Governments make health policy to address problems. For some problems policymaking is orderly because there is broad agreement about the solution. However, some policy problems are controversial because of disagreements about their nature, their relative importance or the best approach to their resolution. In these circumstances, arriving at a politically acceptable definition of the problem, and identifying and evaluating the costs, benefits and implications of likely solutions, become central to policymaking activities. Deliberative methods like Citizens’ juries (CJs) can be organized to bring public values and marginal voices into each of these decision-making dimensions. Especially when the problem –and, thereby, decisions as to its solution requires a deeper consideration of both values and evidence. CJs have been used to address two basic and sometimes overlapping types of policy questions:
(i) those that focus explicitly on resource allocation, and,
(ii) those about which policy options are most justifiable and/or legitimate.

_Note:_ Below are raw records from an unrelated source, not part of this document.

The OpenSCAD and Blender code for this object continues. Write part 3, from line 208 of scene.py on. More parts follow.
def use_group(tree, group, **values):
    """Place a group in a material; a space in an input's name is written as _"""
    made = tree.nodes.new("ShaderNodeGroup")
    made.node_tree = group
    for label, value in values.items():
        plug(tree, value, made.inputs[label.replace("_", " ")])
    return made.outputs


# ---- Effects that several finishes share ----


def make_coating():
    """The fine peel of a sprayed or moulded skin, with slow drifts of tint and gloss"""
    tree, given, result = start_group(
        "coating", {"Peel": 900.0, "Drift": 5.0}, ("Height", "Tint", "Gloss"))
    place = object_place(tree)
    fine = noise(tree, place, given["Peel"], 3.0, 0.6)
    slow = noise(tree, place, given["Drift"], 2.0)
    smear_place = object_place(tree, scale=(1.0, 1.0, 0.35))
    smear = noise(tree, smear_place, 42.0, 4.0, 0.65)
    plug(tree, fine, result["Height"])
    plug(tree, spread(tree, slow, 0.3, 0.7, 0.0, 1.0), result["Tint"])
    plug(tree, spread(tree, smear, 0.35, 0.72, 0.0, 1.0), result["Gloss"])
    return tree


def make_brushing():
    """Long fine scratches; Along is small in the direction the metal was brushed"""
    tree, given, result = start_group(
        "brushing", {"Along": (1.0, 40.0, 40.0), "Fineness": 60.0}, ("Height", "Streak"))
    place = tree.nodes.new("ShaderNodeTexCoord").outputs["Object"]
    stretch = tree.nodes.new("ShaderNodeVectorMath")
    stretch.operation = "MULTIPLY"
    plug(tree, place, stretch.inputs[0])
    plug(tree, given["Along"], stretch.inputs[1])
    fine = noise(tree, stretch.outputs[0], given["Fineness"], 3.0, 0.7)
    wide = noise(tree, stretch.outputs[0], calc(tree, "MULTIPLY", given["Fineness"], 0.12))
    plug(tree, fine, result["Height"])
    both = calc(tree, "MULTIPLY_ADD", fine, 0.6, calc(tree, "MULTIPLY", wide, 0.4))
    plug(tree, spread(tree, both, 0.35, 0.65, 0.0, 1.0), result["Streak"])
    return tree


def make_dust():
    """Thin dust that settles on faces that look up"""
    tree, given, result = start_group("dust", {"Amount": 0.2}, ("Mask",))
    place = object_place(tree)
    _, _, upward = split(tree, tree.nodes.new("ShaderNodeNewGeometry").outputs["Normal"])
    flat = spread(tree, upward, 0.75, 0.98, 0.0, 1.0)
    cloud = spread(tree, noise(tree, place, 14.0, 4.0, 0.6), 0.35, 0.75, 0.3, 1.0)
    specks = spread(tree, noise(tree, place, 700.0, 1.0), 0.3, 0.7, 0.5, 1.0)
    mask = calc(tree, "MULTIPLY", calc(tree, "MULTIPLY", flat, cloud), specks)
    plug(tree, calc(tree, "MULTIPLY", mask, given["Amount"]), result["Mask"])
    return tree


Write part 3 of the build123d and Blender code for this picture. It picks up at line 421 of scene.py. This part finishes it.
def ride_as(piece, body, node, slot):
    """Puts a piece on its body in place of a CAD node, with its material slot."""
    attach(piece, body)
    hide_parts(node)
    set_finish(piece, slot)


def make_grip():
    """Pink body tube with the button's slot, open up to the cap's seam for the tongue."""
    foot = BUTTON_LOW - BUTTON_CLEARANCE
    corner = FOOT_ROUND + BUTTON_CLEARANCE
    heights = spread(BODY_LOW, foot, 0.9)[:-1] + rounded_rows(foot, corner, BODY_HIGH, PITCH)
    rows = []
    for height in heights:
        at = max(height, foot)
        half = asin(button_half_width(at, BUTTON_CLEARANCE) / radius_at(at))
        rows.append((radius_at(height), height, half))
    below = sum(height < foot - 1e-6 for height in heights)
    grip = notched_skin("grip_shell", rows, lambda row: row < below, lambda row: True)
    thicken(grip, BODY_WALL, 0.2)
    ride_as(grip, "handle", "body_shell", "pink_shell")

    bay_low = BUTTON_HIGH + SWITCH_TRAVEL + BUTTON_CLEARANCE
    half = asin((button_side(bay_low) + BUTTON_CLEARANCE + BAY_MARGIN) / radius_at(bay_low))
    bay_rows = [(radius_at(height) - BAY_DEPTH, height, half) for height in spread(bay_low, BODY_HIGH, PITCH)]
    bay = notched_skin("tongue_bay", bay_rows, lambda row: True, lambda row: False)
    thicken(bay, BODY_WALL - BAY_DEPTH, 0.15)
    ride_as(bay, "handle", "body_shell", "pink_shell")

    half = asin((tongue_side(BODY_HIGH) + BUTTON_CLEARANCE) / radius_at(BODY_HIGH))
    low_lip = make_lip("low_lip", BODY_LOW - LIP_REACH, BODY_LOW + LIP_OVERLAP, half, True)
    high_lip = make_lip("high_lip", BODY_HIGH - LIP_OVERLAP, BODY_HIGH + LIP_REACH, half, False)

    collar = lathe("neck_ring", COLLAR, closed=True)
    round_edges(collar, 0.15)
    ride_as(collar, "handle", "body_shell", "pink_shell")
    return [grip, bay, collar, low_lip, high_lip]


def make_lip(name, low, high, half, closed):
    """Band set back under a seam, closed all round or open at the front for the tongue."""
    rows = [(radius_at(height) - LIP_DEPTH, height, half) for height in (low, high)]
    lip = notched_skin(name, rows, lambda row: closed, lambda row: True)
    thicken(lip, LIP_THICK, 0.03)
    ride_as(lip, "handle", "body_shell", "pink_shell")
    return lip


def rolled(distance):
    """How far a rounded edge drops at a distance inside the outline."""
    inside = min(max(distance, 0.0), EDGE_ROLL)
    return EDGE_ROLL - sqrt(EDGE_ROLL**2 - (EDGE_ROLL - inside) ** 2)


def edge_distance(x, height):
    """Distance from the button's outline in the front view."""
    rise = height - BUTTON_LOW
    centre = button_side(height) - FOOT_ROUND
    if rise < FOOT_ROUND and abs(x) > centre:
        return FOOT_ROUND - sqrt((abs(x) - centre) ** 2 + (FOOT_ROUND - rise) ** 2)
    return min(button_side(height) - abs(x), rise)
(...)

Both question types are inherently normative and may produce evidence that supports or challenges both current and future policy decision-making. In conducting a CJ, researchers need to consider their goals in respect to the trade-offs between maintaining research independence and seeking to formally integrate the outcomes into established policy processes. Maintaining independence can provide valuable insights into otherwise hidden issues, but risks failing to meet the political/evidentiary needs of relevant institutions. Conversely, projects driven by policymakers’ agendas may exclude politically unpalatable community interests or values and may be perceived by community members as lacking independence or tainted by conflicts of interest.